::: DATA EXTRACT

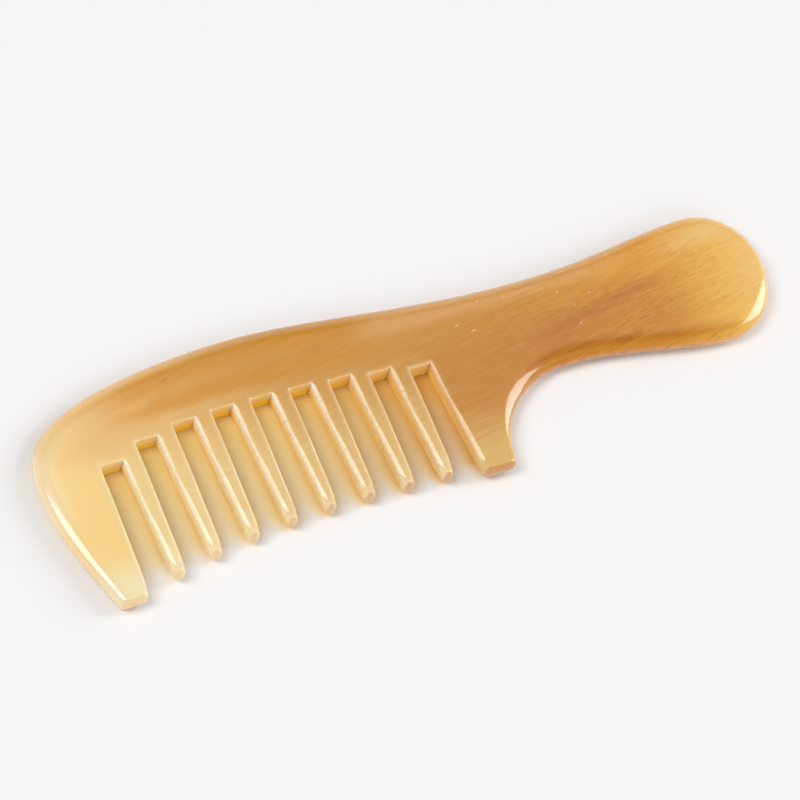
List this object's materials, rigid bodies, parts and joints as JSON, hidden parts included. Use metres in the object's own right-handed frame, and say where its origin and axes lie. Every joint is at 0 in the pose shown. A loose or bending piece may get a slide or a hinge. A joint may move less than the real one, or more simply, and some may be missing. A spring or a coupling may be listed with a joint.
{
  "type": "wide tooth comb",
  "caption": "Flat hair comb with widely spaced tapering teeth between thick end guards and a rounded handle, all sawn from one plate, for detangling.",
  "frame": {"origin": "middle of the comb's length and width, on the plane that its underside lies on", "axes": "+X runs from the nose towards the handle end, -Y is the way the teeth point, +Z is the thickness, up from the face the comb lies on"},
  "size_m": [0.2014, 0.0604, 0.0056],
  "materials": {
    "horn": "polished horn"
  },
  "bodies": {
    "root": {"comb": "horn"}
  },
  "joints": []
}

::::::

## WHAT THE EXERCISE ASKS
Restate the data above exactly, keeping each word as it stands.

## EXERCISE SOLUTION
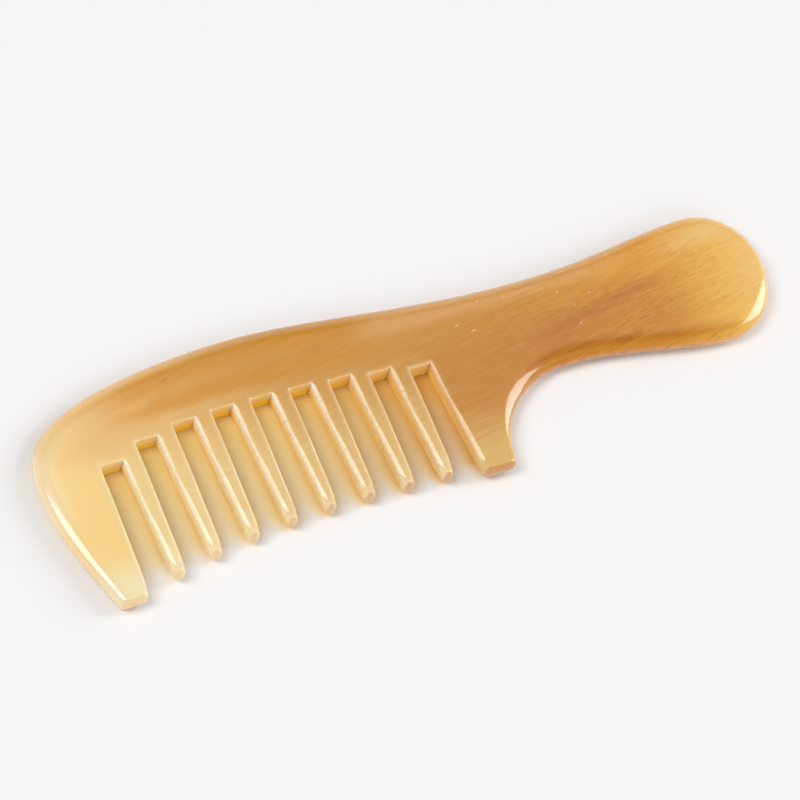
List this object's materials, rigid bodies, parts and joints as JSON, hidden parts included. Use metres in the object's own right-handed frame, and say where its origin and axes lie. Every joint is at 0 in the pose shown. A loose or bending piece may get a slide or a hinge. A joint may move less than the real one, or more simply, and some may be missing. A spring or a coupling may be listed with a joint.
{
  "type": "wide tooth comb",
  "caption": "Flat hair comb with widely spaced tapering teeth between thick end guards and a rounded handle, all sawn from one plate, for detangling.",
  "frame": {"origin": "middle of the comb's length and width, on the plane that its underside lies on", "axes": "+X runs from the nose towards the handle end, -Y is the way the teeth point, +Z is the thickness, up from the face the comb lies on"},
  "size_m": [0.2014, 0.0604, 0.0056],
  "materials": {
    "horn": "polished horn"
  },
  "bodies": {
    "root": {"comb": "horn"}
  },
  "joints": []
}